No matter where we know other believers from, we are still members of the body of Christ even if we don’t attend the same ‘church’ or worship and fellowship services. We don’t get a free pass around accountability and unity because we “only know the person” through some online facebook group, ministry, or chat. That’s not the way it works. The temple is not built with human hands. It’s each of us. The Kingdom of God is within each of us if he is within us. We are connected in the spirit. And wherever two or more are gathered (in spirit) in his name, there is he in the midst of them. We don’t get to do our body of Christ relationships as the world does their relationships. As if we are some sit-com and nothing really matters until we show up to the building where we all meet and then we are our best behavior. That’s doing it wrong. And that is why I wanted to bring this message forward, this teaching. God is present everywhere (omnipresent). He sees. What we have done to each other, we have done to him!
We have a great cloud of witnesses. The world still looks on when we are with each other in these groups.
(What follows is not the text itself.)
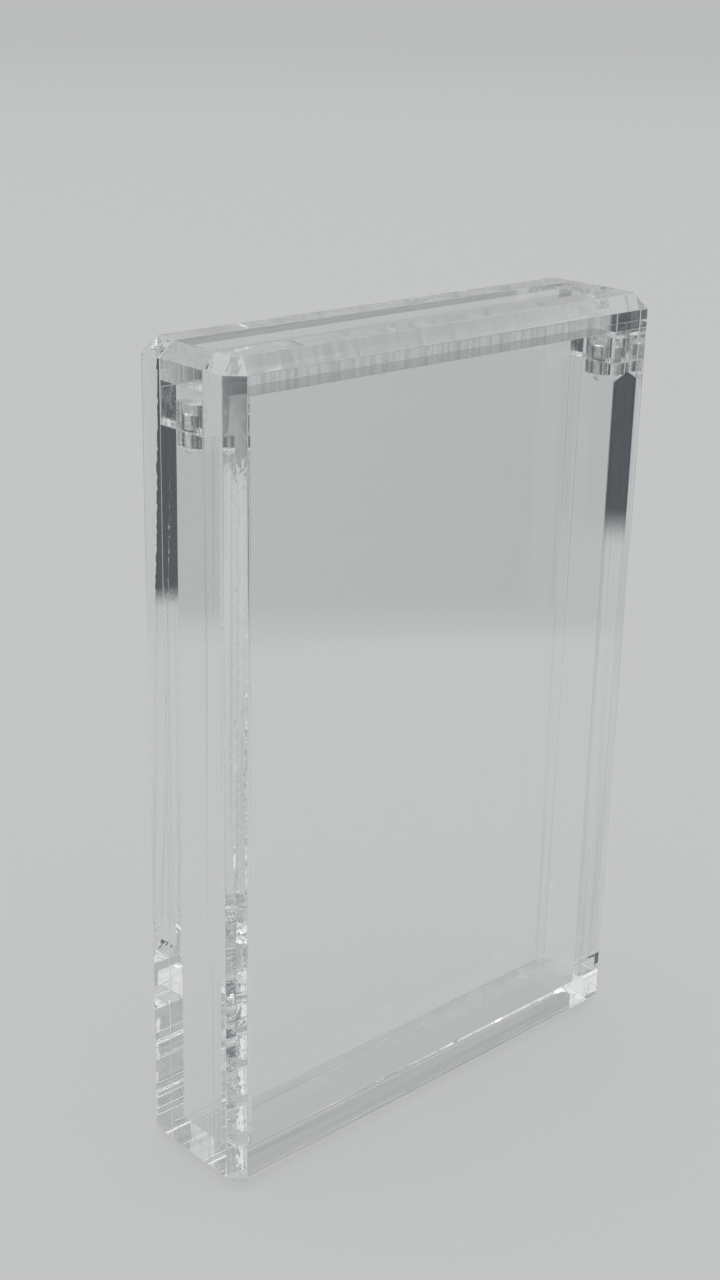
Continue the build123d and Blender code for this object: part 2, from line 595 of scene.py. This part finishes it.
def bore_of(magnet):
    """Where the bore for a magnet stands: its centre and its radius."""
    low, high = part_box(magnet)
    radius = (high.x - low.x) / 2 + BORE_AIR
    return ((low.x + high.x) / 2, (low.y + high.y) / 2), radius


def drill_wall(piece, node, top):
    """Drill a wall's pocket, in which the magnet's chamfer sits on the cone of the drill."""
    centre, radius = bore_of(node + "_magnet")
    magnet_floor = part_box(node + "_magnet")[0].z
    shoulder = magnet_floor + MAGNET_CHAMFER * DRILL_POINT_SLOPE
    drill(piece, centre, radius, shoulder, top + CUTTER_OVERRUN,
          point=radius * DRILL_POINT_SLOPE)
    return centre, radius


def drill_foot(piece, node, bottom):
    """Drill the magnet's flat-ended pocket into the underside of a lid foot."""
    centre, radius = bore_of(node.replace("foot", "magnet"))
    drill(piece, centre, radius, bottom - CUTTER_OVERRUN,
          bottom - LID_SEAT_GAP + FOOT_POCKET_DEPTH)
    return centre, radius


def body_piece(node):
    """One bonded piece of the body, scored where the finish of a face changes."""
    low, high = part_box(node)
    wall_low, wall_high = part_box("right_wall")
    mesh = slice_of_block(low, high)
    bond_edge = wall_low.x + SCRAPED_RADIUS
    if node.endswith("panel"):
        inner = low.y if low.y > 0 else high.y
        for x in (bond_edge, -bond_edge):
            score(mesh, Y, inner, X, x)
        for z in (wall_low.z - SCRAPED_RADIUS, wall_low.z + SCRAPED_RADIUS,
                  wall_high.z - SCRAPED_RADIUS):
            score(mesh, Y, inner, Z, z)
    if node == "base_bar":
        for x in (bond_edge, -bond_edge):
            score(mesh, Z, high.z, X, x)
    scrape_edges(mesh, lambda edge: True)
    piece = to_object(mesh, node + "_clear")
    bore = drill_wall(piece, node, high.z) if node.endswith("wall") else None
    neighbours = [other for other in BODY_PIECES if other != node]
    finish_faces(piece, neighbours, lambda face: POLISHED, bore, level_glue_top=wall_low.z)
    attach(piece, "case")
    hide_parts(node)


def lid_piece(node):
    """The lid's bar, or one of its feet with the seat gap left open under it."""
    low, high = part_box(node)
    foot = node != "lid_bar"
    side_cut = FOOT_SIDE if foot else SAWN

    def on_loose_rim(edge):
        """Whether an outer edge borders one of the lid's cut sides or a foot's underside."""
        cuts = [face for face in edge.link_faces if not on_block_skin(face)]
        return any(abs(face.normal.y) > MOSTLY_ALONG
                   or (foot and face.normal.z < -MOSTLY_ALONG) for face in cuts)

    if foot:
        low = low + Vector((0, 0, LID_SEAT_GAP))
    mesh = slice_of_block(low, high)
    if not foot:
        bond_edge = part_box("right_lid_foot")[0].x + SCRAPED_RADIUS
        for x in (bond_edge, -bond_edge):
            score(mesh, Z, low.z, X, x)
    scrape_edges(mesh, on_loose_rim)
    piece = to_object(mesh, node + "_clear")
    bore = drill_foot(piece, node, low.z) if foot else None
    neighbours = [other for other in LID_PIECES if other != node]
    finish_faces(piece, neighbours,
                 lambda face: side_cut if abs(face.normal.y) > MOSTLY_ALONG else POLISHED, bore)
    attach(piece, "lid")
    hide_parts(node)


for node in BODY_PIECES:
    body_piece(node)
for node in LID_PIECES:
    lid_piece(node)
for side in SIDES:
    for magnet in (f"{side}_wall_magnet", f"{side}_lid_magnet"):
        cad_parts[magnet].material_slots[0].material = NICKEL


# ---------------------------------------------------------------------- stage

def pale_floor():
    mesh = bmesh.new()
    bmesh.ops.create_grid(mesh, x_segments=1, y_segments=1, size=FLOOR_REACH)
    floor = to_object(mesh, "floor", pale_table("pale_table"))
    floor.location.z = -FLOOR_GAP


def pale_world():
    """Pale walls all round, as light as the floor where they meet it, and a brighter ceiling."""
    world = bpy.data.worlds.new("pale_room")
    world.use_nodes = True
    world.node_tree.nodes.clear()
    nodes = Nodes(world.node_tree)
    direction = nodes.add("ShaderNodeTexCoord").outputs["Generated"]
    height = nodes.dot(direction, (0, 0, 1))
    facing = nodes.dot(direction, LIGHT_WALL_SIDE)
    wall = nodes.mix(WALL_TONE, LIGHT_WALL_TONE,
                     nodes.remap(facing, *LIGHT_WALL_SPAN, smooth=True))
    wall = nodes.mix(HORIZON_TONE, wall, nodes.remap(height, *WALL_FADE, smooth=True))
    room = nodes.mix(wall, CEILING_TONE, nodes.remap(height, *CEILING_SPAN, smooth=True))
    background = nodes.add("ShaderNodeBackground")
    nodes.join(room, background.inputs["Color"])
    output = nodes.add("ShaderNodeOutputWorld")
    nodes.join(background.outputs["Background"], output.inputs["Surface"])
    bpy.context.scene.world = world


def soft_lamp():
    light = bpy.data.lights.new("soft_window", "AREA")
    light.shape = "SQUARE"
    light.size = LAMP_SIZE
    light.energy = LAMP_POWER
    lamp = bpy.data.objects.new("soft_window", light)
    lamp.location = LAMP_PLACE
    lamp.rotation_euler = (LAMP_TARGET - LAMP_PLACE).to_track_quat("-Z", "Y").to_euler()
    bpy.context.scene.collection.objects.link(lamp)


def photo_camera():
    data = bpy.data.cameras.new("photo_camera")
    data.sensor_fit = "VERTICAL"
    data.sensor_height = SENSOR_HEIGHT
    data.lens = FOCAL_PIXELS * SENSOR_HEIGHT / PHOTO_HEIGHT
    data.clip_start, data.clip_end = CAMERA_RANGE
    camera = bpy.data.objects.new("photo_camera", data)
    aim = (CAMERA_TARGET - CAMERA_PLACE).to_track_quat("-Z", "Y").to_matrix()
    roll = Matrix.Rotation(CAMERA_ROLL, 3, "Z")
    camera.matrix_world = Matrix.LocRotScale(CAMERA_PLACE, (aim @ roll).to_quaternion(), None)
    bpy.context.scene.collection.objects.link(camera)
    bpy.context.scene.camera = camera


def let_light_through():
    """Light crosses a block of acrylic many times before it comes out again."""
    cycles = bpy.context.scene.cycles
    cycles.max_bounces = LIGHT_CROSSINGS
    cycles.transmission_bounces = LIGHT_CROSSINGS
    cycles.glossy_bounces = LIGHT_CROSSINGS
    cycles.transparent_max_bounces = LIGHT_CROSSINGS


pale_floor()
pale_world()
soft_lamp()
photo_camera()
let_light_through()
bpy.context.scene.view_settings.view_transform = "Standard"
All the silent members watch and see whether we have unity in the body. There is no place like the internet where people can just mosey on in and leave on a whim and no one really knows who they are, but for the discernment of the spirit (when we are listening!). I’m sure I’m not the only one who has had some manic internet times switching back and forth between groups, shows, etc…in our pursuit of the next golden ticket delivered through a well-manicured youtube video or superior spiritual gathering. And during these times, focus can be muddled and discernment can take a back seat to the quest for knowledge. But at this point I am here to talk about the tree of life. More importantly, our bread is Christ. He is the bread of life. This life was the light of men, and the darkness could not comprehend it. All who come to him will not be hungry-in more ways than one. When we do a couple things at once-and it’s easy to lose that belly discernment. Regardless of who is in the group, we have a great crowd of witnesses who see how we treat each other. Now, that alone should not be our motivator for treating each other with love-the fact that others are looking on. No, our motive to love one another should spring forth naturally by our abiding in the vine and treating other people the way Christ treats us, by his power working in and through us through prayer, scripture reading, worship. But occasionally we humans are known not to be perfect. That’s how we got into this mess in the first place. That is when we go on automatic and know we are doing the right thing by continuing to treat each other with respect regardless of our own personal trials or struggles, or our emotions. Sadly, we don’t always make the right choices. So, when we don’t, we apologize. It’s what happens with the apology that has everything to do with the individual who has been offended. We can say sorry til we are blue in the face and pray up one side and down the other–but God is still a gentleman and will not impose his will on the offended. It’s their job to seek their own heart and relationship with God about this offense, and to open the lines of communication with the offender. If they are not doing this, then they, too, are out of order.
Not only do some people not receive and apology when someone has humbled him or herself to come and apologize, they turn and attack the individual! And this is supposed to help unity in the body how? how is this Christ like? how can someone justify attacking someone who has offended them and boldly go before the throne of grace with no conscience?